Couple of observations/questions:

* I do share some concerns that this will make BGP peering less stable.

* Is the "unable to send" only possible under Window = 0 ? What if there is
a local NIC buffer full and we keep dropping it locally ? If we are going
there perhaps we could say "unable to successfully send" meaning send and
get an ACK for it ?

* The proposal is about reusing the HOLD TIME value to bring BGP down when
you are still receiving keepalives however peer sent ACK for the last
segment indicating zero window - is this right ?

* What happens if our side is stuck and not able to process subsequent ACKs
which potentially increase the window on the peer ?

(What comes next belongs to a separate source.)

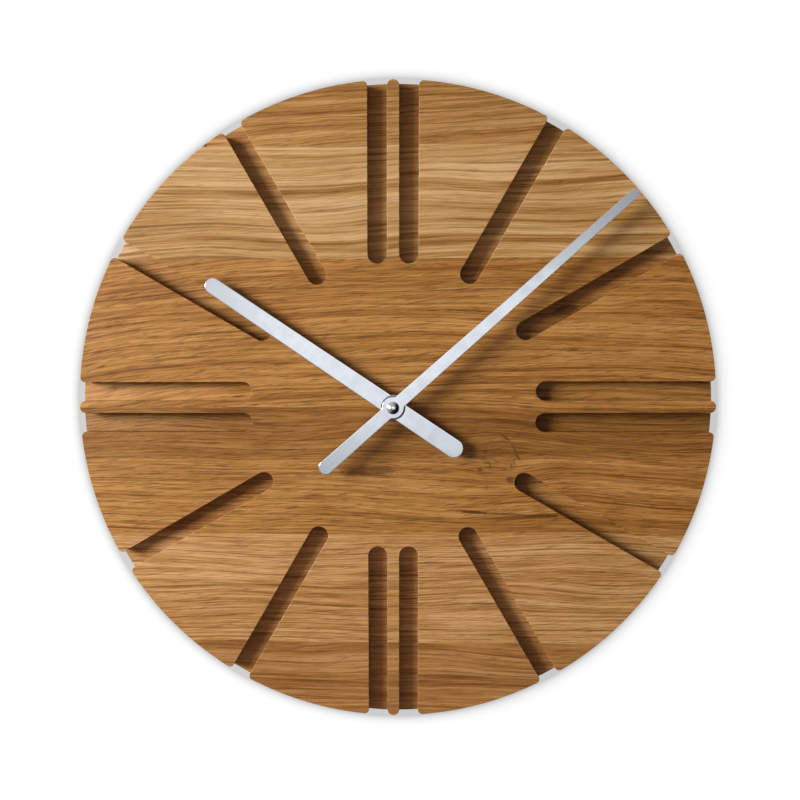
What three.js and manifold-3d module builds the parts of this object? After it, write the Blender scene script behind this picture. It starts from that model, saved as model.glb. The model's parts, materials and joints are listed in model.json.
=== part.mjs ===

* Most deployments use BFD to make sure peer is reachable. As BFD is often
offloaded from CPU this is not an indication of health of TCP or BGP path.
But what if some deployments can not use BFD (say not supported by the
peer) ? Then those typically reduce BGP HOLD TIME. Would it not be too
fragile in some cases to bring a TCP down in such cases too fast ? Aren't
we overloading HOLD TIME value here a bit ?

* Assume we bring TCP down ... when does it attempt to go up again ? Are we
ok to bring it up only after manual/script action from such a state ?

* As proposed it seems that the change will affect all AFI/SAFIs using
given single TCP session. Even if perhaps all are perfectly healthy and
running on separate cores. If each SAFI would run on a separate TCP session
this would not have such an impact.

* The change seems applicable to both iBGP and eBGP right ?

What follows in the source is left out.